SHORT TASK:
Give only the number of lines in the data that contain the word "empty".

RECORDS SUPPLIED:
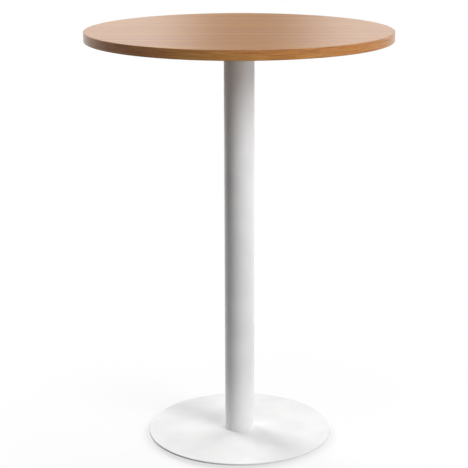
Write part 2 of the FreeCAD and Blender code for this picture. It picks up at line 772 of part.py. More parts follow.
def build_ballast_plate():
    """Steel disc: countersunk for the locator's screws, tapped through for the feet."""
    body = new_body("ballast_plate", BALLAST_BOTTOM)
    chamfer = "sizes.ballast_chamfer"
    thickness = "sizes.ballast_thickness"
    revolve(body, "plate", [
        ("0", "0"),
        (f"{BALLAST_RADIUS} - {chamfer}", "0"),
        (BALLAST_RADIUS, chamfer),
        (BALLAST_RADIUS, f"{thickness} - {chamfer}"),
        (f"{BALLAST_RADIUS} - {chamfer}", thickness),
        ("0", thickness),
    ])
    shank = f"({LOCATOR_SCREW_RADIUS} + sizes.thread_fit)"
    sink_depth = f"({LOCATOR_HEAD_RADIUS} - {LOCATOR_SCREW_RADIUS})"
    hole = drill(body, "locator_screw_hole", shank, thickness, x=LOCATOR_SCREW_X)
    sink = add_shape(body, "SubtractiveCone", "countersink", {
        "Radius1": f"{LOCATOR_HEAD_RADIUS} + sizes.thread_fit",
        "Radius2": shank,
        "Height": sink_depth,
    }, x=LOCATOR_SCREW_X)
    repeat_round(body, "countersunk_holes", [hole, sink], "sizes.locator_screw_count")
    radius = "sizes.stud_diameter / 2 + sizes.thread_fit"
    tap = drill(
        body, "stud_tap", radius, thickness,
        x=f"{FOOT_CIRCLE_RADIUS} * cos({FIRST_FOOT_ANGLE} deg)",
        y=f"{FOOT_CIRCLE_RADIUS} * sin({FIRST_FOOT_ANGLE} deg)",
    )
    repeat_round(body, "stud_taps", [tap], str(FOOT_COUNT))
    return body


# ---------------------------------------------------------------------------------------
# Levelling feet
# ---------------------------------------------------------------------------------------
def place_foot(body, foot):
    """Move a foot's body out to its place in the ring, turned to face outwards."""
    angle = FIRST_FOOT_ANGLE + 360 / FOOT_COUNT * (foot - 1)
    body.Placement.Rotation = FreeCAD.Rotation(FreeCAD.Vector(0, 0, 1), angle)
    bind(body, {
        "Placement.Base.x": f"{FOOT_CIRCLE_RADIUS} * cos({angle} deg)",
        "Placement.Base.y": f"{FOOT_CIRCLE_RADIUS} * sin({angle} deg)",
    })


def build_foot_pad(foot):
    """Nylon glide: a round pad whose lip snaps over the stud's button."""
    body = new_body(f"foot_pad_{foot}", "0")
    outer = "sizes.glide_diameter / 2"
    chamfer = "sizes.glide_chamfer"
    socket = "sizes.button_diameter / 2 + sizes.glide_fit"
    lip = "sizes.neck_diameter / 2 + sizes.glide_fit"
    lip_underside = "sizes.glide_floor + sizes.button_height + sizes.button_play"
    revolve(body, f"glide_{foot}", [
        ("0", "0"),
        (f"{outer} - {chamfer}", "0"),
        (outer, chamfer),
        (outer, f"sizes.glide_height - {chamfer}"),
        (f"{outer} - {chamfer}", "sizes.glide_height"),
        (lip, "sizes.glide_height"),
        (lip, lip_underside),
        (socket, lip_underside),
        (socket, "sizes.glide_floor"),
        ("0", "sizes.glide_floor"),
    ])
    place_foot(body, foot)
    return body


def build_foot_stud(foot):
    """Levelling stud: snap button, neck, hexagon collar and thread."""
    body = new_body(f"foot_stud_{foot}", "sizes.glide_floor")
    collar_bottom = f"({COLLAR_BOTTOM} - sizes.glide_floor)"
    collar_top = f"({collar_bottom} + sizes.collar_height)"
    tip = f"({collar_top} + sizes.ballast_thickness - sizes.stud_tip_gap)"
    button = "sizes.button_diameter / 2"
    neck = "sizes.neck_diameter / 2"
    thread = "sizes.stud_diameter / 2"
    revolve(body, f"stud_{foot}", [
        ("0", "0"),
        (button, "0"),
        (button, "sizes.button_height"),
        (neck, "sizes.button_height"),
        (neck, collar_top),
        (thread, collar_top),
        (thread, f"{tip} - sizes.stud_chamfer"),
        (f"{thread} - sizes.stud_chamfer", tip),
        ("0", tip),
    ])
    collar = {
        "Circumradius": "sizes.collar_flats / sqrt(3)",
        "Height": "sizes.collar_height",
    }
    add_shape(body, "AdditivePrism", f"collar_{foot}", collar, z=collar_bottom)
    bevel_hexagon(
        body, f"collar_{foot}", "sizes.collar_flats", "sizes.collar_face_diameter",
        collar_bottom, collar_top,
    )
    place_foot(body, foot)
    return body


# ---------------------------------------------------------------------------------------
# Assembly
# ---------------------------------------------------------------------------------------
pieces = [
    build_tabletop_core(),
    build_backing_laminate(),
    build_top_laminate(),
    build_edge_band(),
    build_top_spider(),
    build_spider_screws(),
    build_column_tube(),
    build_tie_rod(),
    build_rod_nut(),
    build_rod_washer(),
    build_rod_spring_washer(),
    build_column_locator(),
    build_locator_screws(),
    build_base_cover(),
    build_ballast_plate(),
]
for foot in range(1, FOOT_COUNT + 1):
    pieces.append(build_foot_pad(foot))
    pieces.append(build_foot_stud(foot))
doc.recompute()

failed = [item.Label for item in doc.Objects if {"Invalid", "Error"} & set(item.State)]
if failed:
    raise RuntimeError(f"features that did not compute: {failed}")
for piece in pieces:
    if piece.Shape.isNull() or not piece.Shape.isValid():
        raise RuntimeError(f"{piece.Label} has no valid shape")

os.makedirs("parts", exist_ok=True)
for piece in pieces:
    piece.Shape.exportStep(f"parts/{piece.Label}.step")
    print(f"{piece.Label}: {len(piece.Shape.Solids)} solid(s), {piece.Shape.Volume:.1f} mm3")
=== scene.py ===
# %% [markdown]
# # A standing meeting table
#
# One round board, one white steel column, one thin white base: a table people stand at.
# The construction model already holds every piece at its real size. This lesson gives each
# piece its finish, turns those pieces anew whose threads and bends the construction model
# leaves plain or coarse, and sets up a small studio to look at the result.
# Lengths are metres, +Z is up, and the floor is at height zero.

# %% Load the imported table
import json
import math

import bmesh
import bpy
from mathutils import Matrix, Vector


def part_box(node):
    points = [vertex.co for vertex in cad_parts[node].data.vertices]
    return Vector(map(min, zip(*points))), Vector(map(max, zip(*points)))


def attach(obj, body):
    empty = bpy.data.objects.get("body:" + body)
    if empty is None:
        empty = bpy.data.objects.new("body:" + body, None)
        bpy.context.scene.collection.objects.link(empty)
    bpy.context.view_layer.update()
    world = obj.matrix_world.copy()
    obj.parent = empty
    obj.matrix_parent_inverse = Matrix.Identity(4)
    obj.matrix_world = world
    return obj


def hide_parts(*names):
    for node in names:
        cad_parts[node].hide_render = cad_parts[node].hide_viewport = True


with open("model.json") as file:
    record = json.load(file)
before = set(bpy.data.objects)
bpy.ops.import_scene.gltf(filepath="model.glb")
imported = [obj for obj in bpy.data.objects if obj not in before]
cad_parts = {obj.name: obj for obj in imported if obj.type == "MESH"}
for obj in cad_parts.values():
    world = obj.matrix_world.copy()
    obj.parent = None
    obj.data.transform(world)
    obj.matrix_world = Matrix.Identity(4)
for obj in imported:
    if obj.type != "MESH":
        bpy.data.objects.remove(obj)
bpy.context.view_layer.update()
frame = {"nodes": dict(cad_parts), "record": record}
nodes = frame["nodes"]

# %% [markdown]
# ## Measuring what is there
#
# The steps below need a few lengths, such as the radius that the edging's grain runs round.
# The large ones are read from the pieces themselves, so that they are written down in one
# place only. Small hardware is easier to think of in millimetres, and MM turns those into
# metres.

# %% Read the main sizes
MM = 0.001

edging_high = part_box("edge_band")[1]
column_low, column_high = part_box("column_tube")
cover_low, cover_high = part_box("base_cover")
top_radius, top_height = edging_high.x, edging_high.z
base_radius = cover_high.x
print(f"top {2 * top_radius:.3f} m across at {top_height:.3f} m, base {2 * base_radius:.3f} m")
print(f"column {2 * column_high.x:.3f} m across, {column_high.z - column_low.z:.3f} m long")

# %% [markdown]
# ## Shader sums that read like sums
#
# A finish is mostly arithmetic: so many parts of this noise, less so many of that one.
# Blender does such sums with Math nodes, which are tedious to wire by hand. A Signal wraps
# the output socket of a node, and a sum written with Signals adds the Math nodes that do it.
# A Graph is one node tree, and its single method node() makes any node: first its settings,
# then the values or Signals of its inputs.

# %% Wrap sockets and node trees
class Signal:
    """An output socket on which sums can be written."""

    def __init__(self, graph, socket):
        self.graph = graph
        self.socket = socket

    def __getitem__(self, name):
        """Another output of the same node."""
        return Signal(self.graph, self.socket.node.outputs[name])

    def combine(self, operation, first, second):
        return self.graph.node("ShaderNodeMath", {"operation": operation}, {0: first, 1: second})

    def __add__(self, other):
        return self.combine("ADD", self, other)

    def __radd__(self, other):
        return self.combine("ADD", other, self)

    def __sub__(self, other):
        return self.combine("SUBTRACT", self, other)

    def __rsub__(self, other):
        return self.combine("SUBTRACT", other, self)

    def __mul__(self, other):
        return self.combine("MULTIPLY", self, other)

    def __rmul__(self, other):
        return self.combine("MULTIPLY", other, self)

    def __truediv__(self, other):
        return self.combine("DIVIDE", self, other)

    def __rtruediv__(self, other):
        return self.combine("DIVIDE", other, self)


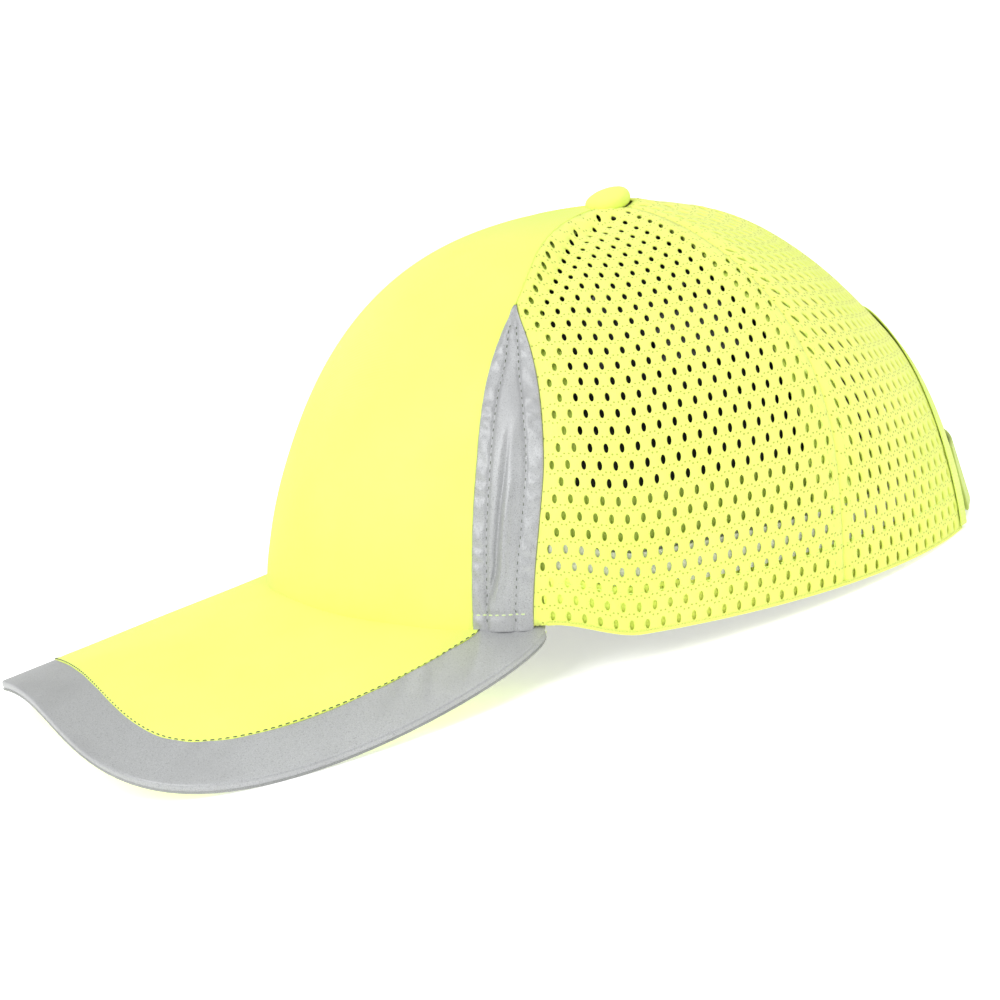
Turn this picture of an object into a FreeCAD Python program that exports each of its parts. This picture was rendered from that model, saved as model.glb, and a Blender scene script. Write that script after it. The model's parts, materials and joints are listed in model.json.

TASK RESPONSE:
5